Diferenças culturais como essas representam um desafio para nossa compreensão da cooperação e ajuda em nossa espécie: nossas decisões sobre compartilhar e ajudar são moldadas pela cultura com a qual crescemos? Ou os humanos são igualmente generosos por natureza? O novo estudo global descobriu que, embora ocasiões especiais e trocas de alto custo possam atrair diversidade cultural, quando ampliamos o nível micro da interação social, a diferença cultural quase desaparece e a tendência de nossa espécie de ajudar quando necessário torna-se universalmente visível.

Eis as principais conclusões do estudo:

1) Pequenos pedidos de ajuda (por exemplo, para entregar um utensílio) ocorrem em média uma vez a cada 2 minutos e 17 segundos na vida cotidiana em todo o mundo. Pequenos pedidos são decisões de baixo custo sobre compartilhar itens de uso diário ou ajudar outras pessoas nas tarefas domésticas ou na aldeia. Tais decisões são muito mais frequentes do que decisões de alto custo, como compartilhar os despojos de uma caçada de baleias bem-sucedida ou contribuir para a construção de uma estrada na aldeia, o tipo de decisão que se descobriu ser significativamente influenciado pela cultura.

2) A frequência de pequenas solicitações varia de acordo com o tipo de atividade em que as pessoas estão envolvidas. Pequenas solicitações são mais frequentes em atividades focadas em tarefas (por exemplo, cozinhar), com uma média de uma solicitação por 1 minuto e 42 segundos e menos frequentes em atividades focadas em conversas (conversação por si só), com média de uma solicitação a cada 7 minutos e 42 segundos.

Pouca influência de parentesco

3) Pequenos pedidos de ajuda são atendidos, em média, sete vezes mais do que recusados; seis vezes mais frequentemente do que são ignorados; e quase três vezes mais frequentemente do que são recusados ​​ou ignorados. Essa preferência pela obediência é compartilhada culturalmente e não é afetada pelo fato de a interação ser familiar ou não familiar.

4) Uma preferência intercultural para o cumprimento de pequenos pedidos não é prevista por pesquisas anteriores sobre compartilhamento de recursos e cooperação. Em vez disso, elas sugerem que a cultura deve fazer com que o comportamento pró-social varie de maneiras apreciáveis ​​devido a normas locais, valores e adaptações ao ambiente natural, tecnológico e socioeconômico. Esses e outros fatores poderiam, em princípio, tornar mais fácil para as pessoas dizerem “não” a pequenos pedidos, mas não foi isso que os pesquisadores encontraram.

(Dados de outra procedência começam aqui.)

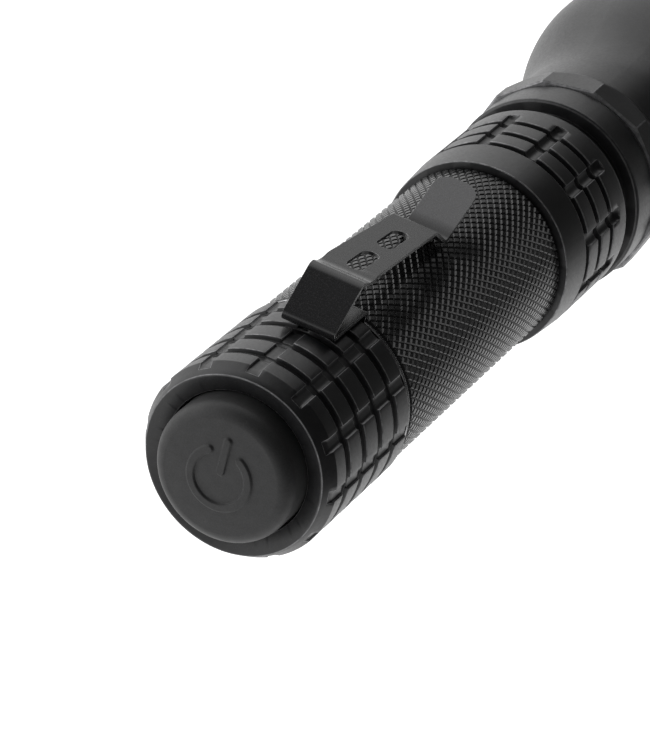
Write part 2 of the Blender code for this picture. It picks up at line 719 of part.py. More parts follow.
def build_optics(mirror, glass, rubber):
    deep = REFLECTOR_FOCUS_Z - REFLECTOR_FRONT - 0.0007
    focal = (math.sqrt(deep**2 + REFLECTOR_OPENING**2) - deep) / 2.0
    hole = math.sqrt(4.0 * focal * (REFLECTOR_FOCUS_Z + focal - REFLECTOR_BACK))
    steps = 6
    radii = [hole + (REFLECTOR_OPENING - hole) * index / steps for index in range(steps + 1)]
    inner = [(radius, reflector_curve(focal, radius)) for radius in radii]
    lip_back = REFLECTOR_FRONT + 0.0012
    outer = [(radius + REFLECTOR_WALL, height) for radius, height in inner if height > lip_back + 0.0010]
    outline = inner + [(REFLECTOR_OPENING, REFLECTOR_FRONT), (LENS_RADIUS, REFLECTOR_FRONT)]
    outline += [(LENS_RADIUS, lip_back), (REFLECTOR_OPENING + REFLECTOR_WALL, lip_back)]
    outline += outer[::-1]
    lathe("reflector", outline, mirror)
    lens = [(0.0, LENS_FRONT), (LENS_RADIUS - EDGE, LENS_FRONT), (LENS_RADIUS, LENS_FRONT + EDGE)]
    lens += [(LENS_RADIUS, LENS_BACK - EDGE), (LENS_RADIUS - EDGE, LENS_BACK), (0.0, LENS_BACK)]
    lathe("lens", lens, glass)
    seal("lens_gasket", LENS_RADIUS - 0.0008, (BEZEL_LIP + LENS_FRONT) / 2, rubber, 0.0008)


def build_bezel(surface):
    bore = LENS_RADIUS + GAP
    top = BELL_FRONT - GAP
    outline = [(BEZEL_OPENING + 0.0004, 0.0), (BELL_RADIUS - BEZEL_CHAMFER, 0.0)]
    outline += [(BELL_RADIUS, BEZEL_CHAMFER), (BELL_RADIUS, top - 0.0003), (BELL_RADIUS - 0.0003, top)]
    outline += [(BEZEL_SPIGOT_RADIUS, top), (BEZEL_SPIGOT_RADIUS, BEZEL_SPIGOT_TOP)]
    outline += [(bore, BEZEL_SPIGOT_TOP), (bore, BEZEL_LIP), (BEZEL_OPENING, BEZEL_LIP)]
    outline += [(BEZEL_OPENING, 0.0004)]
    lathe("bezel_ring", outline, surface)


def main():
    clear_scene()
    anodised = material("black_anodised_aluminium", BLACK, 0.42, 0.7)
    knurled = material("black_anodised_knurl", (0.022, 0.022, 0.023), 0.48, 0.6)
    spring_steel = material("black_spring_steel", (0.035, 0.035, 0.036), 0.38, 0.8)
    rubber = material("black_rubber", (0.020, 0.020, 0.020), 0.62)
    nylon = material("ivory_nylon", (0.62, 0.60, 0.54), 0.5)
    board = material("green_circuit_board", (0.03, 0.16, 0.07), 0.45)
    white_board = material("white_led_board", (0.80, 0.80, 0.78), 0.4)
    brass = material("brass", (0.70, 0.50, 0.20), 0.3, 1.0)
    steel = material("bright_steel", (0.62, 0.62, 0.63), 0.28, 1.0)
    aluminium = material("bare_aluminium", (0.72, 0.72, 0.73), 0.35, 1.0)
    mirror = material("polished_reflector", (0.86, 0.86, 0.87), 0.08, 1.0)
    glass = material("coated_glass", (0.85, 0.90, 0.92), 0.05, 0.0, 0.35)
    ceramic = material("led_ceramic", (0.85, 0.84, 0.80), 0.4)
    silicone = material("led_silicone", (0.90, 0.75, 0.15), 0.2)
    wrap = material("battery_wrap", (0.05, 0.09, 0.22), 0.35)
    card = material("battery_card", (0.85, 0.85, 0.82), 0.8)
    red = material("red_wire", (0.45, 0.02, 0.02), 0.4)
    black_wire = material("black_wire", (0.02, 0.02, 0.02), 0.4)

    build_tail_cap(anodised)
    build_boot(rubber)
    build_switch(nylon, board, brass, steel)
    seal("tail_o_ring", SEAL_CENTRE, at(0.0218), rubber)
    build_clip_base(spring_steel)
    build_clip_arm(spring_steel)
    build_body_tube(knurled)
    build_battery(wrap, card, steel)
    seal("head_o_ring", SEAL_CENTRE, at(0.0750), rubber)
    build_head_body(anodised)
    build_driver(board, brass)
    build_bell(anodised)
    seal("bell_o_ring", SPIGOT_RADIUS + SEAL_RADIUS + 0.00013, at(BELL_REAR + 0.0012), rubber)
    build_light_engine(aluminium, white_board, ceramic, silicone, nylon, steel)
    build_wires(red, black_wire)
    build_optics(mirror, glass, rubber)
    build_bezel(anodised)


main()
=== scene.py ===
"""Looks of a tactical flashlight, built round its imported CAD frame.

The torch stands on its bezel: +Z runs from the lens to the tail switch, and the clip is on the -Y side.
Stations along the barrel are distances forward of the tail rim, in metres.
"""

import json
import math

import bmesh
import bpy
import numpy as np
from mathutils import Matrix, Vector


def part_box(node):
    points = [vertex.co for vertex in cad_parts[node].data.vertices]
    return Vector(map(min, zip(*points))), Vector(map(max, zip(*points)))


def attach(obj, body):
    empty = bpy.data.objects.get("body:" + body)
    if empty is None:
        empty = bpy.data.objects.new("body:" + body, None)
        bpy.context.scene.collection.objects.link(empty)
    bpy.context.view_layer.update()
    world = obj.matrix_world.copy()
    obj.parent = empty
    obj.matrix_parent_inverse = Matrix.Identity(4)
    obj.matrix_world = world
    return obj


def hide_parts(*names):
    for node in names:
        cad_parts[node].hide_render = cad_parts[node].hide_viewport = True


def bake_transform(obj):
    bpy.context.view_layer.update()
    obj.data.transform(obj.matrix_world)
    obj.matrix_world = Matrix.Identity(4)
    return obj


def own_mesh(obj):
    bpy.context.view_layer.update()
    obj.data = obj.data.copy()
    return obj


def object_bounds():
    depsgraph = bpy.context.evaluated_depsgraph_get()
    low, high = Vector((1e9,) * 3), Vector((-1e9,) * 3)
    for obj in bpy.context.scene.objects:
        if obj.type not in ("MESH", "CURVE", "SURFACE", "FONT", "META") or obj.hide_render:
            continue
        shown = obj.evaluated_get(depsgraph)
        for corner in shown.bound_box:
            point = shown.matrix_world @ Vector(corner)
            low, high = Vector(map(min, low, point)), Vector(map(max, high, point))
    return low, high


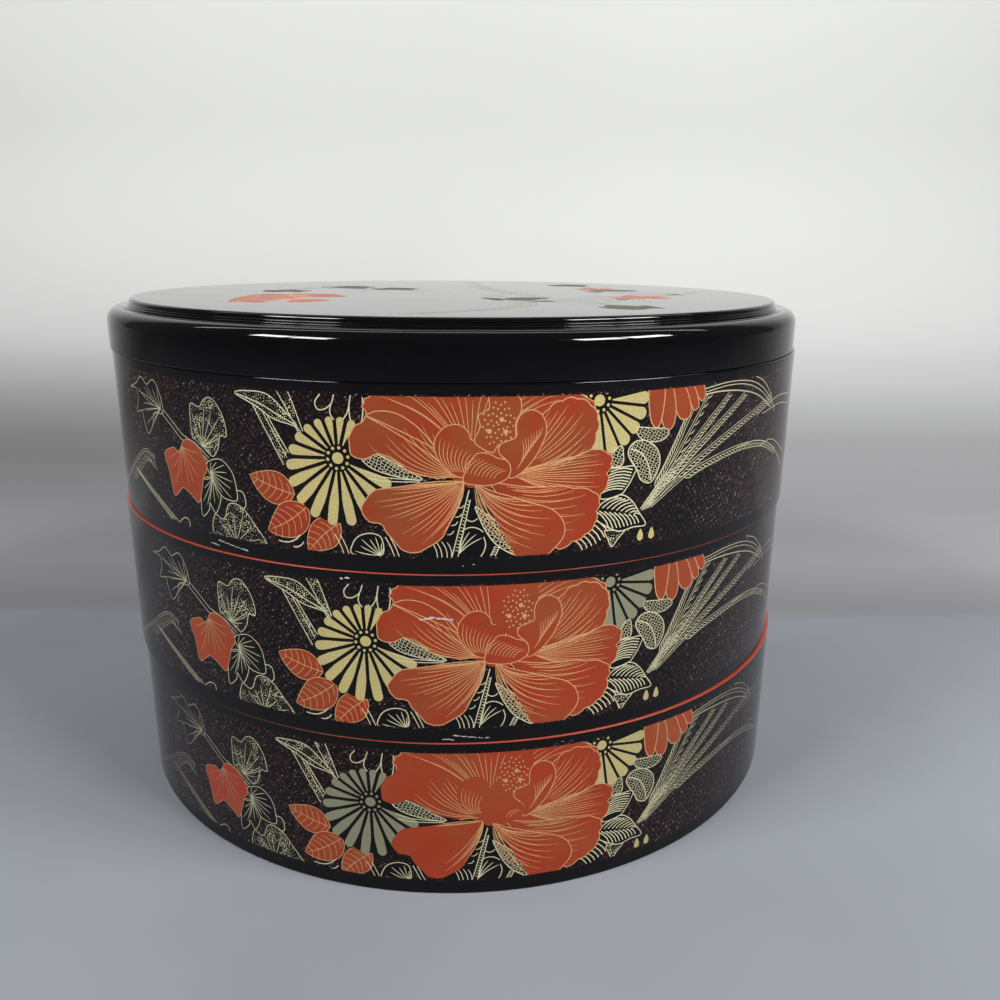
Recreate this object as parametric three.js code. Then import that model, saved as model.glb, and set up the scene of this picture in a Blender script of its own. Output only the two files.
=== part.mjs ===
// A round three-tier lacquer box with a lift-off lid.
// Three equal drums stand on each other, each with a floor of its own. A thin lip inside each
// rim goes up into a recess under the drum or lid above it, with room to shift a little, so
// the stack stands slightly out of line, as such a stack does.
// Millimetres, +Z up. The origin is on the surface that the box stands on, under its middle.
import * as THREE from "three";

// Driving sizes
const bodyRadius = 115;
const tierHeight = 48;
const wallThickness = 5.5;
const floorThickness = 3;
const floorFillet = 6;

// The joint between two tiers, and between the top tier and the lid
const lipThickness = 1.8;
const lipHeight = 3;
const lipClearance = 1.4;
const recessHeadroom = 0.6;

// Small edge roundings
const footRounding = 0.5;
const rimRounding = 0.5;
const lipRounding = 0.5;

// Lid
const lidSkirtHeight = 8.4;
const shoulderRadius = 3.8;
const ledgeWidth = 2.3;
const lidWall = 3.4;
const lidFillet = 2;
const lidEdgeRounding = 0.5;

// The raised disc on the lid, with its two fine steps
const stepCount = 2;
const stepHeight = 0.6;
const stepWidth = 0.35;
const discRimHeight = 1.4;
const discRimRounding = 1.2;

// How far each piece stands out of line along X
const bottomShift = 0.52;
const middleShift = -0.52;
const topShift = 0.22;
const lidShift = -0.4;

// Roundness of the lathe and of the roundings
const turnSegments = 64;
const edgeSteps = 2;
const rimSteps = 3;
const filletSteps = 4;

// Worked out from the sizes above
const innerRadius = bodyRadius - wallThickness;
const lipOuterRadius = innerRadius + lipThickness;
const recessRadius = lipOuterRadius + lipClearance;
const recessDepth = lipHeight + recessHeadroom;
const floorTop = recessDepth + floorThickness;

// The finish outside, on every piece: black lacquer with a high gloss.
function blackLacquer() {
  return new THREE.MeshStandardMaterial({
    name: "black_lacquer",
    color: 0x0b0a0c,
    roughness: 0.12,
    metalness: 0,
  });
}

// Points of a round corner: a quarter circle about (r, z), between two angles in degrees.
function corner(r, z, radius, from, to, steps) {
  const points = [];
  for (let i = 0; i <= steps; i += 1) {
    const angle = THREE.MathUtils.degToRad(from + ((to - from) * i) / steps);
    points.push(
      new THREE.Vector2(
        r + radius * Math.cos(angle),
        z + radius * Math.sin(angle),
      ),
    );
  }
  return points;
}

const point = (r, z) => new THREE.Vector2(r, z);

// A piece turned about Z from a profile of (radius, height) points, axis to axis.
function turned(name, profile, shift, height) {
  const geometry = new THREE.LatheGeometry(profile, turnSegments);
  geometry.rotateX(Math.PI / 2);
  const mesh = new THREE.Mesh(geometry, blackLacquer());
  mesh.name = name;
  mesh.position.set(shift, 0, height);
  return mesh;
}

// One drum: the recess under its floor, the outer wall, the rim with its lip, and the inside.
function tierProfile() {
  const lipTop = tierHeight + lipHeight;
  return [
    point(0, recessDepth),
    point(recessRadius, recessDepth),
    point(recessRadius, 0),
    ...corner(bodyRadius - footRounding, footRounding, footRounding, -90, 0, edgeSteps),
    ...corner(
      bodyRadius - rimRounding,
      tierHeight - rimRounding,
      rimRounding,
      0,
      90,
      edgeSteps,
    ),
    point(lipOuterRadius, tierHeight),
    ...corner(
      lipOuterRadius - lipRounding,
      lipTop - lipRounding,
      lipRounding,
      0,
      90,
      1,
    ),
    ...corner(innerRadius + lipRounding, lipTop - lipRounding, lipRounding, 90, 180, 1),
    ...corner(
      innerRadius - floorFillet,
      floorTop + floorFillet,
      floorFillet,
      0,
      -90,
      filletSteps,
    ),
    point(0, floorTop),
  ];
}

// The lid: a shallow cap with a round shoulder, a flat ledge and a raised stepped disc.
function lidProfile() {
  const ledgeTop = lidSkirtHeight + shoulderRadius;
  const ledgeInner = bodyRadius - shoulderRadius - ledgeWidth;
  const discTop = ledgeTop + stepCount * stepHeight + discRimHeight;
  const ceiling = discTop - lidWall;
  const steps = [];
  for (let i = 0; i < stepCount; i += 1) {
    const r = ledgeInner - i * stepWidth;
    steps.push(point(r, ledgeTop + i * stepHeight));
    steps.push(point(r, ledgeTop + (i + 1) * stepHeight));
  }
  const discRadius = ledgeInner - stepCount * stepWidth;
  const skirtCeiling = ledgeTop - lidWall;
  return [
    point(0, ceiling),
    point(discRadius - lidWall, ceiling),
    point(discRadius - lidWall, skirtCeiling),
    ...corner(
      recessRadius - lidFillet,
      skirtCeiling - lidFillet,
      lidFillet,
      90,
      0,
      edgeSteps,
    ),
    point(recessRadius, 0),
    ...corner(
      bodyRadius - lidEdgeRounding,
      lidEdgeRounding,
      lidEdgeRounding,
      -90,
      0,
      1,
    ),
    ...corner(
      bodyRadius - shoulderRadius,
      lidSkirtHeight,
      shoulderRadius,
      0,
      90,
      filletSteps,
    ),
    ...steps,
    point(discRadius, ledgeTop + stepCount * stepHeight),
    ...corner(
      discRadius - discRimRounding,
      discTop - discRimRounding,
      discRimRounding,
      0,
      90,
      rimSteps,
    ),
    point(0, discTop),
  ];
}

const box = new THREE.Group();

const tiers = [
  { name: "bottom_tier", shift: bottomShift },
  { name: "middle_tier", shift: middleShift },
  { name: "top_tier", shift: topShift },
];
tiers.forEach(({ name, shift }, level) => {
  box.add(turned(name, tierProfile(), shift, level * tierHeight));
});
box.add(turned("lid", lidProfile(), lidShift, tiers.length * tierHeight));

export default box;
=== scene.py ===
"""A round three-tier box of black lacquer, with a lift-off lid and a print of flowers and grasses.

Each tier and the lid is one closed mesh. The printed wall and the top of the lid are flat artwork
laid out in millimetres, cut into the surface itself, so the print lies flush in the lacquer.
"""

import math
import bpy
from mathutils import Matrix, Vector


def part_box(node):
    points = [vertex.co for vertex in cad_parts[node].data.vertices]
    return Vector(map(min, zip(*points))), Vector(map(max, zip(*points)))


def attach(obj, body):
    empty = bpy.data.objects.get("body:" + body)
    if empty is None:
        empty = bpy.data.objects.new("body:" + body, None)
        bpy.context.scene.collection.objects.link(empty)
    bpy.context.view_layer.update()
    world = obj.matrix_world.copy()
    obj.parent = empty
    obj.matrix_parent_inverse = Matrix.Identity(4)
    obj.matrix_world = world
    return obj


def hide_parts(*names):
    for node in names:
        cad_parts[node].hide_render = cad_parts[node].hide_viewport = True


bl_info = {
    "name": "Tiered lacquer box",
    "version": (1, 0, 0),
    "blender": (4, 5, 0),
    "location": "3D View > Sidebar > Lacquer Box",
    "description": "Builds a round stacking lacquer box with a printed wall and lid",
    "category": "Add Mesh",
}

import bpy
import numpy as np
from bpy.props import EnumProperty, FloatProperty, FloatVectorProperty, PointerProperty
from mathutils import Matrix, Vector
from mathutils.geometry import delaunay_2d_cdt

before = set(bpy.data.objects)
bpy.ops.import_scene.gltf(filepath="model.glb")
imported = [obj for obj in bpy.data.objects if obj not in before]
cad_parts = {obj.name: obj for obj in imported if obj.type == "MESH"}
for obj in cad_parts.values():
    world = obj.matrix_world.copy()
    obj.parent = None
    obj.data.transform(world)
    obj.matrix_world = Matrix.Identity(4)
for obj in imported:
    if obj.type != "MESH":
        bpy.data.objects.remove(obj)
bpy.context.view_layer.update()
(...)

5) A interação entre familiares ou não familiares não tem impacto na frequência de pequenos pedidos nem nas taxas de cumprimento. Isso é surpreendente à luz das teorias estabelecidas que preveem que o parentesco entre os indivíduos deve aumentar tanto a frequência quanto o grau de compartilhamento/cooperação de recursos.

6) As pessoas às vezes rejeitam ou ignoram pequenos pedidos, mas com muito menos frequência do que atendem. As taxas médias de rejeição (10%) e desconhecimento (11%) são muito inferiores à taxa média de adesão (79%).

Motivo explícito para a recusa

7) Membros de algumas culturas (por exemplo, os falantes da língua murrinhpatha do norte da Austrália) ignoram pequenos pedidos mais do que outros, mas apenas cerca de um quarto do tempo (26%). Uma tolerância relativamente maior para ignorar pequenas solicitações pode ser uma solução culturalmente desenvolvida para lidar com a “hipocrisia” – pressão para atender a demandas persistentes de bens e serviços. Ainda assim, os falantes de murrinhpatha atendem regularmente a pequenos pedidos (64%) e raramente os rejeitam (10%).

8) Quando as pessoas prestam assistência, isso é feito sem explicação, mas quando recusam, normalmente dão um motivo explícito (74% das vezes). Essas normas de racionalização sugerem que, enquanto as pessoas se recusam a dar ajuda “condicionalmente”, ou seja, apenas por motivos, elas dão ajuda “incondicionalmente”, ou seja, sem precisar explicar por que estão fazendo isso.

9) Quando as pessoas recusam o pedido, elas tendem a evitar dizer “não”, muitas vezes deixando a rejeição ser inferida apenas pelo motivo que apresentam para o não cumprimento. Dizer “não” nunca é encontrado em mais de um terço das rejeições. A maioria das rejeições (63%) consiste em vez disso em simplesmente dar uma razão para o não cumprimento da solicitação.